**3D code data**
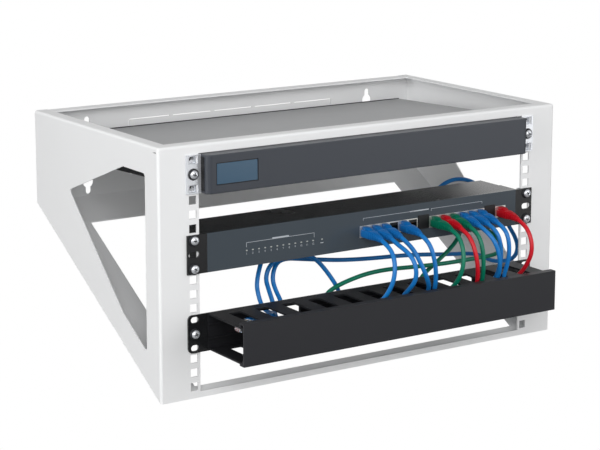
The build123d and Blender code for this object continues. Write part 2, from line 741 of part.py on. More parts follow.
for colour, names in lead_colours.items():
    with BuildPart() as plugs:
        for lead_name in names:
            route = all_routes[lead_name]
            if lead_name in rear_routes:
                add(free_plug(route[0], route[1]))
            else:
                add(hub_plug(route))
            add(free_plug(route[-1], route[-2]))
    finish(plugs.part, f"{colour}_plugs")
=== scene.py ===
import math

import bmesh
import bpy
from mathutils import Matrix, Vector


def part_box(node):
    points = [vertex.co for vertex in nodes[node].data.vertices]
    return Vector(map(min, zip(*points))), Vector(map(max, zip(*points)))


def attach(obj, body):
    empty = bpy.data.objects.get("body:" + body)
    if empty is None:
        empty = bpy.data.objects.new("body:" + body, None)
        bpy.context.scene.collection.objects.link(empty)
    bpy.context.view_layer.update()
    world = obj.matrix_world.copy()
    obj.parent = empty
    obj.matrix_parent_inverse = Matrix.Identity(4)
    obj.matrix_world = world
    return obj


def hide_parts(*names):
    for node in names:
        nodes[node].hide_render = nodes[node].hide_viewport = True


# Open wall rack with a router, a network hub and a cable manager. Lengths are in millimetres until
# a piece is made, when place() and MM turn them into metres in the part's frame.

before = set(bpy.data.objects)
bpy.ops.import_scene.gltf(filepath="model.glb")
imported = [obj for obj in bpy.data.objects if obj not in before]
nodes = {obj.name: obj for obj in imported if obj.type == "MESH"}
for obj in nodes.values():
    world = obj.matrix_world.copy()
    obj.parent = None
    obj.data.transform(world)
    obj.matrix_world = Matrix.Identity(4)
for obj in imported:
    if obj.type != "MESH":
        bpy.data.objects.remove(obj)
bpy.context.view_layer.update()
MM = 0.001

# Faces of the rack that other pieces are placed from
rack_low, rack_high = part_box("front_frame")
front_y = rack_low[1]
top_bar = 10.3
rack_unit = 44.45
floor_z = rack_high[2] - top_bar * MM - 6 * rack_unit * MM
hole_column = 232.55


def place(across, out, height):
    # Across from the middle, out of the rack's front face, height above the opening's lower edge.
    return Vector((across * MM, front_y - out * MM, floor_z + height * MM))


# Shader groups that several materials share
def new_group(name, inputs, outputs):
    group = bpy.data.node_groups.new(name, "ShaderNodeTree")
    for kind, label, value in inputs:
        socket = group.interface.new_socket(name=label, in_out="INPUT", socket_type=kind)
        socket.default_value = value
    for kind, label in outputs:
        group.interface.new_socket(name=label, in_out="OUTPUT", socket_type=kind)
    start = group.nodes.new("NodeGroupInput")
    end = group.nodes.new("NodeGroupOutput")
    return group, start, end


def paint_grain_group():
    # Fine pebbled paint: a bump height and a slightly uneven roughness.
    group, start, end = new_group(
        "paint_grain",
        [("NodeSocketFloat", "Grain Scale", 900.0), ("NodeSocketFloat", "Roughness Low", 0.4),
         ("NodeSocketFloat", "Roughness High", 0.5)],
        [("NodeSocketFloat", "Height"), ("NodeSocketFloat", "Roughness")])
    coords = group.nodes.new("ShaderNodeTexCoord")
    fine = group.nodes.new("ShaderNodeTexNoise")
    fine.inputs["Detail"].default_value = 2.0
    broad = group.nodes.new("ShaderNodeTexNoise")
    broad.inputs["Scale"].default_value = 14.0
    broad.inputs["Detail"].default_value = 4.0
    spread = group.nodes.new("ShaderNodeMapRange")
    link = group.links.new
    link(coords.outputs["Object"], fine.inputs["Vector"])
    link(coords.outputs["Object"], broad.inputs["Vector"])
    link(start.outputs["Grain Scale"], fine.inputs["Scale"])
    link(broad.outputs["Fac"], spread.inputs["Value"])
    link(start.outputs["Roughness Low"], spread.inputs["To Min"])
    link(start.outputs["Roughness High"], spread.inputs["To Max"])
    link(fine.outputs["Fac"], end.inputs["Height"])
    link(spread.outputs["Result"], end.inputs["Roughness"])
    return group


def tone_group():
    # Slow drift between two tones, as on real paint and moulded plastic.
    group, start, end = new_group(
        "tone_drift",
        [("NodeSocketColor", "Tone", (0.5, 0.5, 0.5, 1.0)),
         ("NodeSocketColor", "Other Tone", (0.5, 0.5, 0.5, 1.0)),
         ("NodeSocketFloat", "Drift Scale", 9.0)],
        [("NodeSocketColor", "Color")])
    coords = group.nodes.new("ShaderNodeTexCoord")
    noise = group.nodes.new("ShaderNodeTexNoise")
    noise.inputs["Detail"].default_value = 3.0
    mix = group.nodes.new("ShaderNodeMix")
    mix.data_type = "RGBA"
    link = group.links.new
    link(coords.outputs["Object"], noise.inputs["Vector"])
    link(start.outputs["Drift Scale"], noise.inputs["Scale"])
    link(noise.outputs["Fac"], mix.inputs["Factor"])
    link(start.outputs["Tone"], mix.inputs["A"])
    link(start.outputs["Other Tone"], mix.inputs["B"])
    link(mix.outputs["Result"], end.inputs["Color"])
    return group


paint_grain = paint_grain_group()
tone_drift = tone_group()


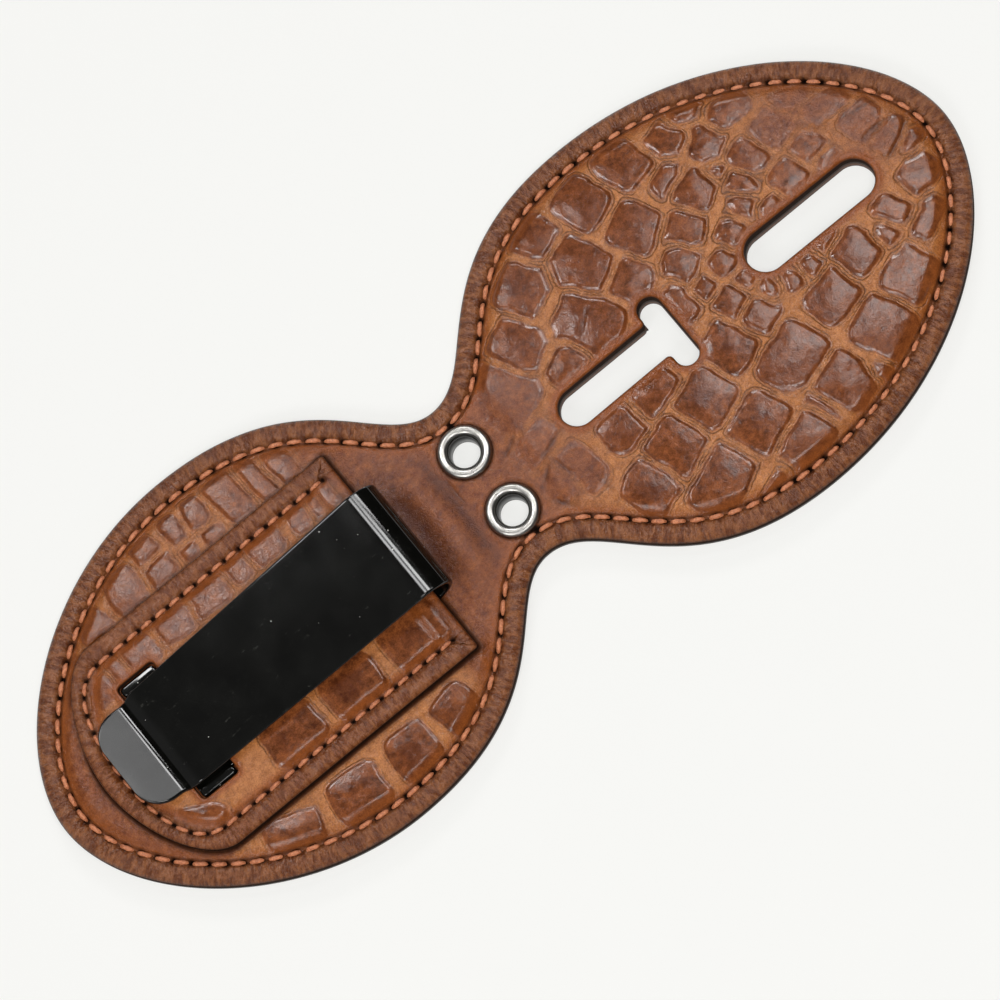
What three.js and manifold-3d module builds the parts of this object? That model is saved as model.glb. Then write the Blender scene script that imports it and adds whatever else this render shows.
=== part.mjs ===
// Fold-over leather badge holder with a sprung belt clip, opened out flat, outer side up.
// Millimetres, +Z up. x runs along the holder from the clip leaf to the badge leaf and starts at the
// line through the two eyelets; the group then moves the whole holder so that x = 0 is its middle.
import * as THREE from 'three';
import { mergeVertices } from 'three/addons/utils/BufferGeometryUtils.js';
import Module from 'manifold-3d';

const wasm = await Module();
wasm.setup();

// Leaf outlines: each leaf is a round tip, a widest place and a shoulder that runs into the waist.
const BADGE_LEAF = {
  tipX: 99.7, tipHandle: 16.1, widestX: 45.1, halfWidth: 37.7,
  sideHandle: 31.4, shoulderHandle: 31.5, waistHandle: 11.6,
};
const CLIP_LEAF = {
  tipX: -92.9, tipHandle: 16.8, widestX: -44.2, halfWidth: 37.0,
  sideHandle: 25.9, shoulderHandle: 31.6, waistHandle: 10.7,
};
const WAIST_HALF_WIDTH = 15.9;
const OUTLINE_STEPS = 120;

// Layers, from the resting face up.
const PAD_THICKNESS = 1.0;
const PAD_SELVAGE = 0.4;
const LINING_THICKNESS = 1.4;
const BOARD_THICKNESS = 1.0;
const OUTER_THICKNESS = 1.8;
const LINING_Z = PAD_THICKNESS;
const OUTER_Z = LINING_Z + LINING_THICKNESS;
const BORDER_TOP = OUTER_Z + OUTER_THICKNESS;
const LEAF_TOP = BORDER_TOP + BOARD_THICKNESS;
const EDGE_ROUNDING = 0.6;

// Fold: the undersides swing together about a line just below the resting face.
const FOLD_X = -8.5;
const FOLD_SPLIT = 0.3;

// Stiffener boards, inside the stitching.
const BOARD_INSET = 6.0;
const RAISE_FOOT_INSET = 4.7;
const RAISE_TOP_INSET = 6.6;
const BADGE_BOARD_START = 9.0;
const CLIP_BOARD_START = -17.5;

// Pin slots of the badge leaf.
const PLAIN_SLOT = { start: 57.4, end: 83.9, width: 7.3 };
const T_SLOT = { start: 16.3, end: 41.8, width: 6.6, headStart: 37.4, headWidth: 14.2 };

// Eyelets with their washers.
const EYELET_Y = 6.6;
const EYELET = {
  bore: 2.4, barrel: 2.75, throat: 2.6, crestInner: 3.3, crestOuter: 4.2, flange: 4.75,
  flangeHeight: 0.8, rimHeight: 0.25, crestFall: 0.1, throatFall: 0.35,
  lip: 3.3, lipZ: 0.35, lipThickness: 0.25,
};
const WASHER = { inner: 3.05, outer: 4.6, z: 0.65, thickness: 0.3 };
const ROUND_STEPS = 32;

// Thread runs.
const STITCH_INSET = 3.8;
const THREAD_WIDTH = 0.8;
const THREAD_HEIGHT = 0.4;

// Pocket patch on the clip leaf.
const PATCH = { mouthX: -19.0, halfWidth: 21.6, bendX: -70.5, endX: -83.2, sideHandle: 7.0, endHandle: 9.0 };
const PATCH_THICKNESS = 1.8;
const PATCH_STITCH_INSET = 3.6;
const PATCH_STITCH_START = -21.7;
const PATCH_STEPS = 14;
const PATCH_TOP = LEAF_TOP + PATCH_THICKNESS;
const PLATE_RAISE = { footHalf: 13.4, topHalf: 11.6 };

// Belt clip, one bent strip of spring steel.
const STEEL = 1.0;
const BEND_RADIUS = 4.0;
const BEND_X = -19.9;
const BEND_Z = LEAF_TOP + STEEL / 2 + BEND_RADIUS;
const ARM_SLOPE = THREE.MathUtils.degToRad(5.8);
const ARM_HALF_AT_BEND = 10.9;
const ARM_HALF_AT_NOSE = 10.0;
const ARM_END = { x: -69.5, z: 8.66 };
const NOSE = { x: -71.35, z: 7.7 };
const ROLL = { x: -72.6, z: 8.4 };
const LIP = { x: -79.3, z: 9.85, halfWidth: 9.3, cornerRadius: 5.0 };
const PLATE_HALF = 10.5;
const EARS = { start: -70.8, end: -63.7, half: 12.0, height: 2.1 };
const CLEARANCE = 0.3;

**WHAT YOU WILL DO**
The lines to return run from the one containing "if lead_name in" down to the one containing "if empty is"; give them exactly, both included, and no others.

**RESPONSE TO THE TASK**
            if lead_name in rear_routes:
                add(free_plug(route[0], route[1]))
            else:
                add(hub_plug(route))
            add(free_plug(route[-1], route[-2]))
    finish(plugs.part, f"{colour}_plugs")
=== scene.py ===
import math

import bmesh
import bpy
from mathutils import Matrix, Vector


def part_box(node):
    points = [vertex.co for vertex in nodes[node].data.vertices]
    return Vector(map(min, zip(*points))), Vector(map(max, zip(*points)))


def attach(obj, body):
    empty = bpy.data.objects.get("body:" + body)
    if empty is None:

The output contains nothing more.